WHAT IS NEEDED: List each line of the data that holds the word "pose".

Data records
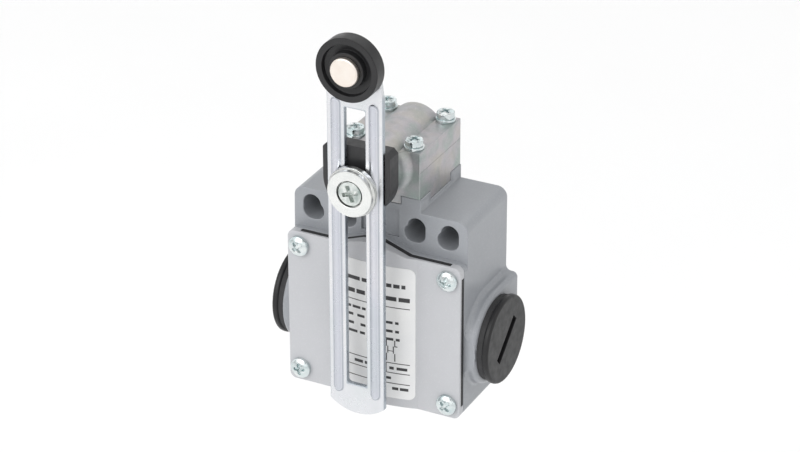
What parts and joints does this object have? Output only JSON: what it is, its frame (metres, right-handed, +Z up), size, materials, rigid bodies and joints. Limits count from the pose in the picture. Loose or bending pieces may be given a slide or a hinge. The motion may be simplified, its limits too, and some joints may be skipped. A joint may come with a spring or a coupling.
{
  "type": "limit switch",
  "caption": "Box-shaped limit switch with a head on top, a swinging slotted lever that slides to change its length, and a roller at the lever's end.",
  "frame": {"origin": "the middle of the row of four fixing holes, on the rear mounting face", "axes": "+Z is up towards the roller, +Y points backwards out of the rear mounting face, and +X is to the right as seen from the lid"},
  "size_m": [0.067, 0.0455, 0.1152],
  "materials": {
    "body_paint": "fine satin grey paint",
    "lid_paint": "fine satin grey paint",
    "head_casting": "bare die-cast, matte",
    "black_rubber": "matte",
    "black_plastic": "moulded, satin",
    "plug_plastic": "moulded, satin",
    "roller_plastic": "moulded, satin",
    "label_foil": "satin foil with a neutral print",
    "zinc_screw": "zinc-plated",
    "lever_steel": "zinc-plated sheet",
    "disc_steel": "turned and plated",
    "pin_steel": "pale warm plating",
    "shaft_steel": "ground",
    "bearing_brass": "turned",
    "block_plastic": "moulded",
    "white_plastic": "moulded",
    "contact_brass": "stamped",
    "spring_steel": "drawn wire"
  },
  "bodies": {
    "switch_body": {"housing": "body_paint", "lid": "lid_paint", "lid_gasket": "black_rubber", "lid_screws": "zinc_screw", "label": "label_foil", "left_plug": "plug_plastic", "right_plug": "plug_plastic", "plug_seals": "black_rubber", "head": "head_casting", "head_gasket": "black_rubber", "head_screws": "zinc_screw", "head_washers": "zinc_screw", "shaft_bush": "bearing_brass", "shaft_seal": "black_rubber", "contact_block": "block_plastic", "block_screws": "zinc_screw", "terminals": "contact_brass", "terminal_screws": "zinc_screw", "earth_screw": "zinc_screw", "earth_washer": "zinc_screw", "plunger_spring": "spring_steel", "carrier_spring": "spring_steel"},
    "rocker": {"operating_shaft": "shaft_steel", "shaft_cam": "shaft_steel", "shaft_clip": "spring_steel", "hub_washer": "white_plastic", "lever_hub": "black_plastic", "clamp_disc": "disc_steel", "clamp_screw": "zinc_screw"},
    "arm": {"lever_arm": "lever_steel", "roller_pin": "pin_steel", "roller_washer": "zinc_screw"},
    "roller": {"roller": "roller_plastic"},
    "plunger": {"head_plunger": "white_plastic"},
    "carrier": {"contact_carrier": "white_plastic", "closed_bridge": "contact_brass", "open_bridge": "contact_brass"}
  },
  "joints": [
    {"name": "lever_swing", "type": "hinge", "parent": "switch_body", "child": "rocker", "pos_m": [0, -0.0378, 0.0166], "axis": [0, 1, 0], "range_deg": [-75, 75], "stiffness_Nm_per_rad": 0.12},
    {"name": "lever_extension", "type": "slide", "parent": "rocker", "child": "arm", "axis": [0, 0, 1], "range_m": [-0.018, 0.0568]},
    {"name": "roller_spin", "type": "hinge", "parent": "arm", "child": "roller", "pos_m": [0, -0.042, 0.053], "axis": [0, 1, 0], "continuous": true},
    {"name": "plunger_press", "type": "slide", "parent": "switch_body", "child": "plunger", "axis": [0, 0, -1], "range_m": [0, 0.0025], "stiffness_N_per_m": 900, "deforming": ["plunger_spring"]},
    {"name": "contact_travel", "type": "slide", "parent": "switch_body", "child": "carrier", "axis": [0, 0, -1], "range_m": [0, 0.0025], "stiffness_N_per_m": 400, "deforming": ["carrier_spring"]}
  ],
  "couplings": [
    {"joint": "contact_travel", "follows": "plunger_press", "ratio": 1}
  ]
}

--

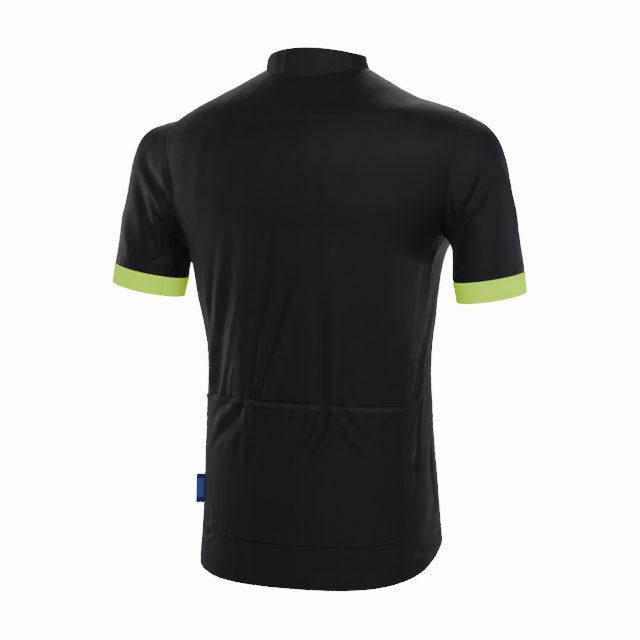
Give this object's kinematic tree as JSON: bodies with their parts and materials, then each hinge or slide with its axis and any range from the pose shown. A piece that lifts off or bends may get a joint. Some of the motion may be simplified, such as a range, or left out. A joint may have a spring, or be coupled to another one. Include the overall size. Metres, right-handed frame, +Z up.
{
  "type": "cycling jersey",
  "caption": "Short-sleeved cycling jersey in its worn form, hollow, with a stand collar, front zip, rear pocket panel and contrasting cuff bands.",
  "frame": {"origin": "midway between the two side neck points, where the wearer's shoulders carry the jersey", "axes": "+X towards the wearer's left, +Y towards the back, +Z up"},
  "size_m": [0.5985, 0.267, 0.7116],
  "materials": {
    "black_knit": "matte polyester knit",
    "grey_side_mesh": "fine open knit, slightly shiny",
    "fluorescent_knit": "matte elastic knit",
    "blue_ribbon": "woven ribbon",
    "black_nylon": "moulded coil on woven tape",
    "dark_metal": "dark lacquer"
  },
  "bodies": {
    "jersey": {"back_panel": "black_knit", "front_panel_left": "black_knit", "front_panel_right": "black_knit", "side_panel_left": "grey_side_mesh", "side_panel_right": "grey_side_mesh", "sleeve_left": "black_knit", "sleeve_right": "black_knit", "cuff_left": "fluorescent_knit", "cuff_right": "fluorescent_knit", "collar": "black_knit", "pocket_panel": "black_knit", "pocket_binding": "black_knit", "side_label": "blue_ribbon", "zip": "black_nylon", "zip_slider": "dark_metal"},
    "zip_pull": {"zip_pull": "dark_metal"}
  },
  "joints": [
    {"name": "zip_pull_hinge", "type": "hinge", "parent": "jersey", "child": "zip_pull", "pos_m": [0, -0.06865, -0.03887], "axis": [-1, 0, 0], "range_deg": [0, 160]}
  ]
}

EXERCISE OUTPUT:
What parts and joints does this object have? Output only JSON: what it is, its frame (metres, right-handed, +Z up), size, materials, rigid bodies and joints. Limits count from the pose in the picture. Loose or bending pieces may be given a slide or a hinge. The motion may be simplified, its limits too, and some joints may be skipped. A joint may come with a spring or a coupling.
Give this object's kinematic tree as JSON: bodies with their parts and materials, then each hinge or slide with its axis and any range from the pose shown. A piece that lifts off or bends may get a joint. Some of the motion may be simplified, such as a range, or left out. A joint may have a spring, or be coupled to another one. Include the overall size. Metres, right-handed frame, +Z up.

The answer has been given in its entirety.